Ce qui veut tout dire en prévision de la présentation du premier budget du gouvernement du Changement par le Premier ministre et ministre des Finances, Navin Ramgoolam.
Dans cette perspective, les Senior Advisers au Prime Minister’s Office n’auront d’autre choix que d’opérer un paradigm shift pour renverser la vapeur de « high dependence of Government on Borrowings to finance expenditure ». Au 30 juin de l’année dernière, la répartition des revenus de Rs 310 milliards révélait que 46% étaient de nature fiscale, alors que « borrowings accounted for 48%, indicating high reliance on borrowings to finance expenditure. »

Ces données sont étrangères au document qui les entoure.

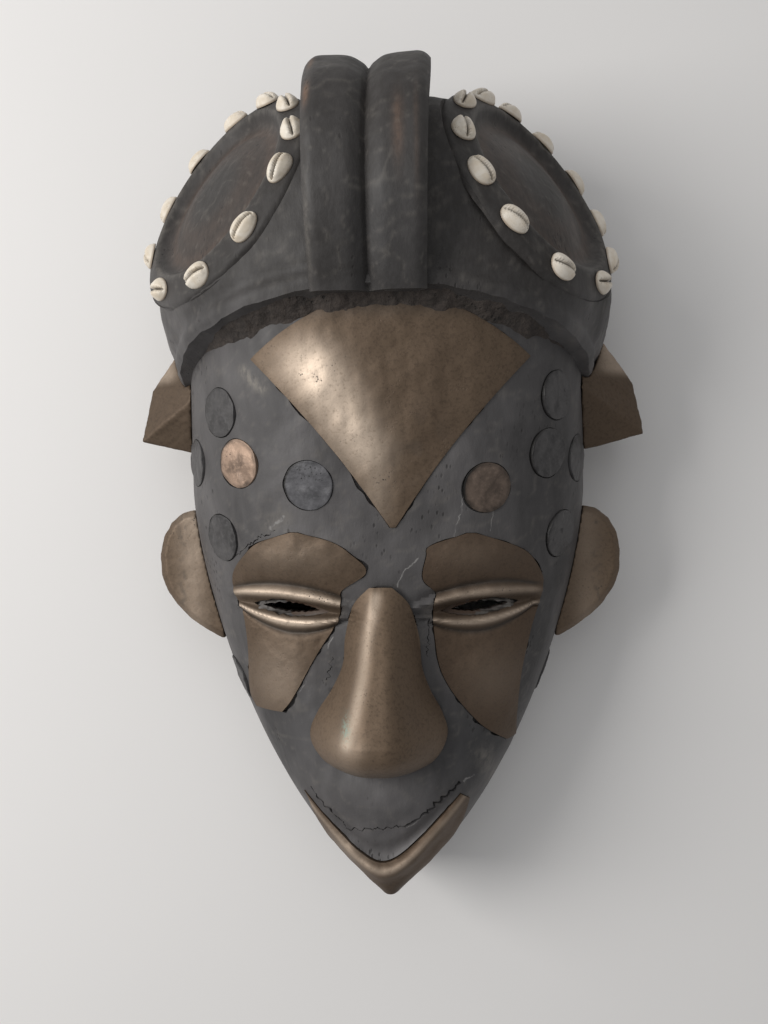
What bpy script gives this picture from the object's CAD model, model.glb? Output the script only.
"""A carved wooden face mask with inlaid brass plates, metal studs and two rings of cowrie shells.

The mask lies face up on a pale floor. X runs across the face, Y from the chin to the crown, Z out of the face.
Lengths in the shape functions are millimetres, as a carver would give them. Blender's meshes are in metres.
"""

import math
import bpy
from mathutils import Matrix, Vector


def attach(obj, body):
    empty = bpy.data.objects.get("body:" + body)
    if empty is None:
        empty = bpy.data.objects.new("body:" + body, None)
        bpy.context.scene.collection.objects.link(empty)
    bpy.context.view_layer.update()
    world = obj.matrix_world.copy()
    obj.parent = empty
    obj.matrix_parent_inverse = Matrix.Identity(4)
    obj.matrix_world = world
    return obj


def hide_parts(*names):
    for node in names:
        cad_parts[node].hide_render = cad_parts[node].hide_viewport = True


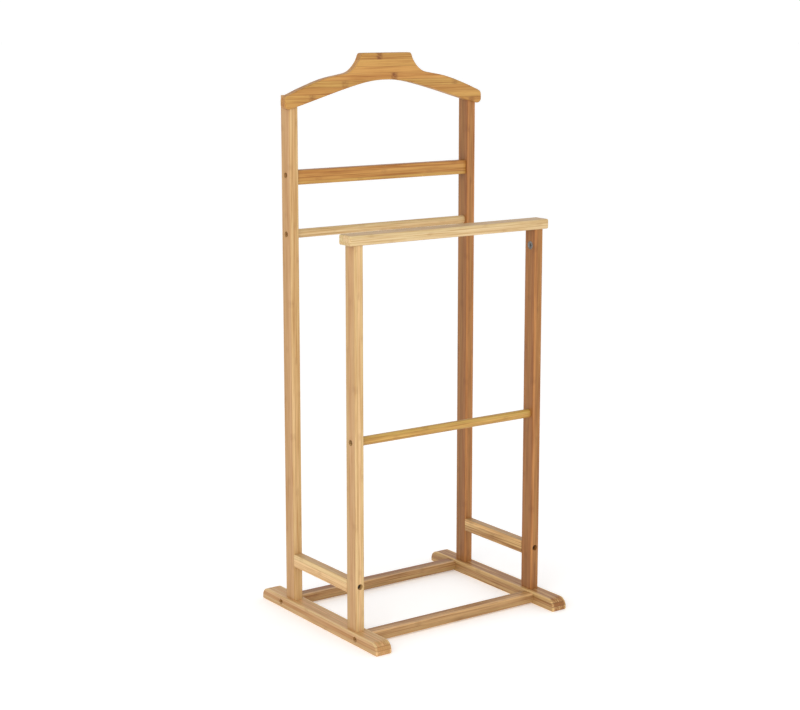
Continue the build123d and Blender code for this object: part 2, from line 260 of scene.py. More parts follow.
@dataclass(frozen=True)
class BambooFinish:
    """Laminated bamboo: strips glued edge to edge, sanded flush and lacquered satin.

    The eye sees straight strips of different shade, dark fibre dashes along them, a growth
    node across each strip every 200 to 300 mm, hairline joints, and a soft sheen. Sizes in
    threes are along, across and through the member.
    """

    light: str
    dark: str
    fibre: str
    knot: str
    blush: str = "#fff4ef"
    olive: str = "#f7f8ef"
    spread: float = 0.24
    drift_tone: float = 0.16
    streak_tone: float = 0.42
    drift_mm: Sizes = (150.0, 7.0, 7.0)
    streak_mm: Sizes = (110.0, 2.2, 2.2)
    dash_mm: Sizes = (22.0, 0.6, 0.6)  # vascular bundles of 0.3 mm, coarse so that they show
    mottle_mm: Sizes = (5.0, 3.2, 3.2)
    strip_jump_mm: Sizes = (90.0, 40.0, 40.0)
    knot_gap_mm: float = 245.0
    knot_wave_mm: float = 5.0
    knot_jitter: float = 0.03
    ply_shift: float = 0.37
    strip_seam: float = 0.38
    end_stain: float = 0.1
    roughness: float = 0.48
    gloss: float = 0.34
    coat: float = 0.1
    coat_roughness: float = 0.32
    relief: float = 0.22
    relief_mm: float = 0.06

    def material(self, name: str, layup: Layup, low: Vector, high: Vector) -> bpy.types.Material:
        """Makes the finish for one member.

        Args:
            name: The material's name.
            layup: How the member is glued up.
            low: The member's lowest corner, in metres.
            high: Its highest corner, in metres.

        Returns:
            The material.
        """
        material = blank_material(name)
        tree = material.node_tree
        size = (high - low) / MM
        seed = float(sum(ord(c) * (i + 3) for i, c in enumerate(name)) % 97)

        # the member's own millimetres, from its lowest corner
        coords = add_node(tree, "ShaderNodeTexCoord")
        local = add_node(
            tree,
            "ShaderNodeVectorMath",
            {0: coords.outputs["Object"], 1: (1 / MM, 1 / MM, 1 / MM), 2: tuple(-low / MM)},
            operation="MULTIPLY_ADD",
        )
        parts = add_node(tree, "ShaderNodeSeparateXYZ", {0: local.outputs[0]})
        along = parts.outputs[layup.grain.value]
        across = parts.outputs[layup.across.value]
        depth = parts.outputs[layup.depth.value]
        total = size[layup.across.value]
        thick = size[layup.depth.value]
        width = total / len(layup.strips)

        # which strip and ply a point is in, and that strip's own random numbers
        share = add_node(tree, "ShaderNodeMath", {0: across, 1: width}, operation="DIVIDE")
        strip_no = add_node(tree, "ShaderNodeMath", {0: share.outputs[0]}, operation="FLOOR")
        strips = self._table(tree, across, total, layup.strip_rows())
        plies = self._table(tree, depth, thick, layup.ply_rows())
        cell = add_node(
            tree, "ShaderNodeCombineXYZ", {0: strip_no.outputs[0], 1: plies.outputs[1], 2: seed}
        )
        chance = add_node(tree, "ShaderNodeTexWhiteNoise", {"Vector": cell.outputs[0]})
        rolls = add_node(tree, "ShaderNodeSeparateColor", {0: chance.outputs["Color"]})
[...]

L’une des principales sources de revenus du gouvernement demeure la taxe sur la consommation, notamment la TVA. Au 30 juin dernier, les prévisions de recettes de la TVA à Rs 61,5 milliards n’ont pas été réalisées, bouclant l’exercice financier avec un shortfall de Rs 8 milliards, laissant voir que chaque un point de TVA est susceptible de générer des recettes dans la fourchette de Rs 3,5 milliards à Rs 4 milliards annuellement. L’Income Tax, que ce soit pour les contribuables ou le corporate sector, constitue un potentiel de l’ordre de Rs 42 milliards avec l’Audit avançant en contrepartie que « overall performance of the tax collections showed under-collections with the budget estimates by 10 per cent, which may have an impact on the overall fiscal balance. »
En tout cas, au fur et à mesure que l’échéance de la présentation du budget 2025-26 se précisera avec les conclusions des Article IV Consultations du Fonds monétaire international, rendues publiques vers la même époque, la gestion de la dette publique et la politique de fiscal consolidation devront s’installer aux premières loges des préoccupations au Treasury Building.